Paramount Communications, Inc. (Paramount) was proposed to be acquired by Viacom, Inc. (Viacom) through a tender offer followed by a second-step merger. While the negotiations were in order, QVC Network, Inc. (QVC) made an unsolicited, more valuable offer which exceeded Viacom’s offer by over $ 1 billion. Despite QVC’s superior proposal, Paramount’s board declined to enter into negotiations with QVC; this is due to a "no-shop" defensive provision in the agreement between Paramount and Viacom. QVC and certain stockholders of Paramount commenced separate actions (later consolidated) in the Court of Chancery seeking preliminary and permanent injunctive relief against Paramount, certain members of the Paramount Board, and Viacom. The Court of Chancery in and for New Castle County (Delaware) issued the preliminary injunction to enjoin the proposed sale of control transaction between Paramount and Viacom; the preliminary injunction prevented the use of the "no-shop" and other defensive provisions, including a termination fee and a stock option agreement greatly favoring Viacom. 


Did the Court of Chancery in and for New Castle County (Delaware) err in its decision to issue a preliminary injunction that enjoins the proposed sale of control transaction between Paramount Communications, Inc. and Viacom, Inc.?
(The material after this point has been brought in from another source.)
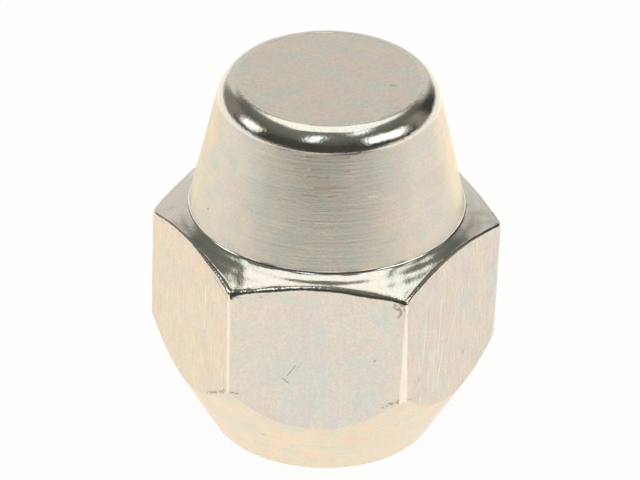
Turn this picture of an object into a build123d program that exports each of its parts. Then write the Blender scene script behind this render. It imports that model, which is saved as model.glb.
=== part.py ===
from build123d import *
import os
from math import radians, sqrt, tan

# One-piece lug nut: a forged and plated steel hexagon with a conical seat below
# and a closed, tapered cap above. Millimetres, +Z up along the nut's axis. The
# origin is the centre of the seat's small end, which goes into the wheel first,
# and one flat of the hexagon faces -Y.

# Thread, M12 x 1.5, in a blind hole
thread_diameter = 12.0
thread_pitch = 1.5
mouth_relief = 0.4          # the countersink opens this far outside the thread
mouth_angle = 120.0        # included angle of the countersink
punch_angle = 120.0         # included angle of the hole's blind end
closed_end = 4.2            # metal between the tip of the hole and the top

# Seat, the cone that centres the nut in the wheel
seat_angle = 60.0           # included
rim_wall = 1.6              # from the outside of the thread to the seat's small end
rim_chamfer = 0.2

# Hexagon, for a 21 mm socket
across_flats = 21.0
corner_radius = 0.7         # upright corners, which the forging die doesn't fill
shoulder_angle = 30.0       # slope of the cone on top, from the horizontal
shoulder_edge_radius = 0.4  # where that cone runs into the flats; the seat's edges are cut sharp

# Cap, tapered and flat-topped
total_height = 26.8
cap_foot_height = 17.1      # where the cap's side meets the shoulder
shoulder_width = 1.0        # from the cap's foot out to the middle of a flat
cap_taper = 12.3            # slope of the cap's side, from the vertical
crown_radius = 1.5
foot_radius = 0.45

# Distances from the axis that follow from them
flat_distance = across_flats / 2
corner_distance = across_flats / sqrt(3)
rim_distance = thread_diameter / 2 + rim_wall
mouth_distance = thread_diameter / 2 + mouth_relief
cap_foot_distance = flat_distance - shoulder_width
cap_top_distance = cap_foot_distance - (total_height - cap_foot_height) * tan(radians(cap_taper))

# The tapped hole before threading: the minor radius lies 5/8 of the height of
# the thread's sharp 60 degree triangle inside the nominal radius
minor_distance = thread_diameter / 2 - 5 / 8 * thread_pitch * sqrt(3) / 2


def seat_height(distance):
    """Height of the seat cone at a distance from the axis."""
    return (distance - rim_distance) / tan(radians(seat_angle / 2))


def shoulder_height(distance):
    """Height of the shoulder cone at a distance from the axis."""
    return cap_foot_height - (distance - cap_foot_distance) * tan(radians(shoulder_angle))


def turned(outline):
    """Solid turned about Z from an outline drawn as (distance, height)."""
    return revolve(Plane.XZ * outline, Axis.Z)


def turned_blank():
    """Seat, shoulder and cap as one turned form that just holds the sharp hexagon."""
    rim = (rim_distance, 0)
    cap_foot = (cap_foot_distance, cap_foot_height)
    cap_top = (cap_top_distance, total_height)
    outline = make_face(Polyline(
        (0, 0),
        rim,
        (corner_distance, seat_height(corner_distance)),
        (corner_distance, shoulder_height(corner_distance)),
        cap_foot,
        cap_top,
        (0, total_height),
        close=True,
    ))
    outline = chamfer(outline.vertices().sort_by_distance(rim)[0], rim_chamfer)
    for place, radius in ((cap_foot, foot_radius), (cap_top, crown_radius)):
        outline = fillet(outline.vertices().sort_by_distance(place)[0], radius)
    return turned(outline)


def hexagon_prism():
    """Hexagon with rounded corners, as tall as the nut."""
    hexagon = RegularPolygon(flat_distance, 6, major_radius=False)
    return extrude(fillet(hexagon.vertices(), corner_radius), total_height)


def soften_shoulder(nut):
    """Round the curved edges that the shoulder cone cuts on the flats and corners."""
    middle_distance = (cap_foot_distance + flat_distance) / 2
    middle_height = (seat_height(corner_distance) + shoulder_height(corner_distance)) / 2
    shoulder_edges = [
        edge
        for edge in nut.edges().filter_by(GeomType.LINE, reverse=True)
        if Vector(edge.center().X, edge.center().Y).length > middle_distance
        and edge.center().Z > middle_height
    ]
    return fillet(shoulder_edges, shoulder_edge_radius)


def blind_hole():
    """Hole at the thread's minor diameter, with a countersunk mouth and a conical end."""
    mouth_depth = (mouth_distance - minor_distance) / tan(radians(mouth_angle / 2))
    tip_height = total_height - closed_end
    wall_top = tip_height - minor_distance / tan(radians(punch_angle / 2))
    return turned(make_face(Polyline(
        (0, 0),
        (mouth_distance, 0),
        (minor_distance, mouth_depth),
        (minor_distance, wall_top),
        (0, tip_height),
        close=True,
    )))


lug_nut = soften_shoulder(turned_blank() & hexagon_prism()) - blind_hole()
lug_nut.label = "lug_nut"

os.makedirs("parts", exist_ok=True)
export_step(lug_nut, "parts/lug_nut.step")
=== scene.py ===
import math
import bpy
import numpy as np
from mathutils import Matrix, Vector


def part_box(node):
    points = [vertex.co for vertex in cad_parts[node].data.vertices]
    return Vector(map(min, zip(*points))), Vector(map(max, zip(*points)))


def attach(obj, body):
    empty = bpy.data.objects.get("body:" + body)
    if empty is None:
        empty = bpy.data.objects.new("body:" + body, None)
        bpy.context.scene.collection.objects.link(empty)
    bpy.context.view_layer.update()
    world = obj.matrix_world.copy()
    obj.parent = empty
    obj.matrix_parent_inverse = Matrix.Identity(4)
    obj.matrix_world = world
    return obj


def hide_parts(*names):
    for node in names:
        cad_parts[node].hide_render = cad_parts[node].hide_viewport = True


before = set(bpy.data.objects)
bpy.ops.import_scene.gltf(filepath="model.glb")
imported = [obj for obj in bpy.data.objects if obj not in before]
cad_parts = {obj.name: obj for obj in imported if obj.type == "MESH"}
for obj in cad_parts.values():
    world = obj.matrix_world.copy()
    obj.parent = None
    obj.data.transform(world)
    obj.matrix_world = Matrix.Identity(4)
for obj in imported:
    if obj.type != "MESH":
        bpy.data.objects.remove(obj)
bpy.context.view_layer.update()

# One-piece lug nut in bright plated steel. Lengths are millimetres until a mesh is filled, then metres.
mm = 0.001
low, high = (np.array(corner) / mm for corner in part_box("lug_nut"))
nutHeight = high[2] - low[2]
flatDistance = (high[1] - low[1]) / 2       # from the axis to a flat


# Prints a line for a finished stage
def report(stage):
    print("lug nut:", stage)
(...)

The Court affirmed the issuance of preliminary injunction. In arriving at this decision, the Court applied enhanced scrutiny to the sale of control transaction, rejecting Paramount’s and Viacom’s contention that a "break-up" of the corporation to be sold was required before such scrutiny applied. In the case at bar, the Court held that the target's directors breached their fiduciary duty by failing to adequately consider which tender offer was best for the stockholder. The Court further averred that the defensive provisions entered into by Paramount and Viacom could not alter the fiduciary duty.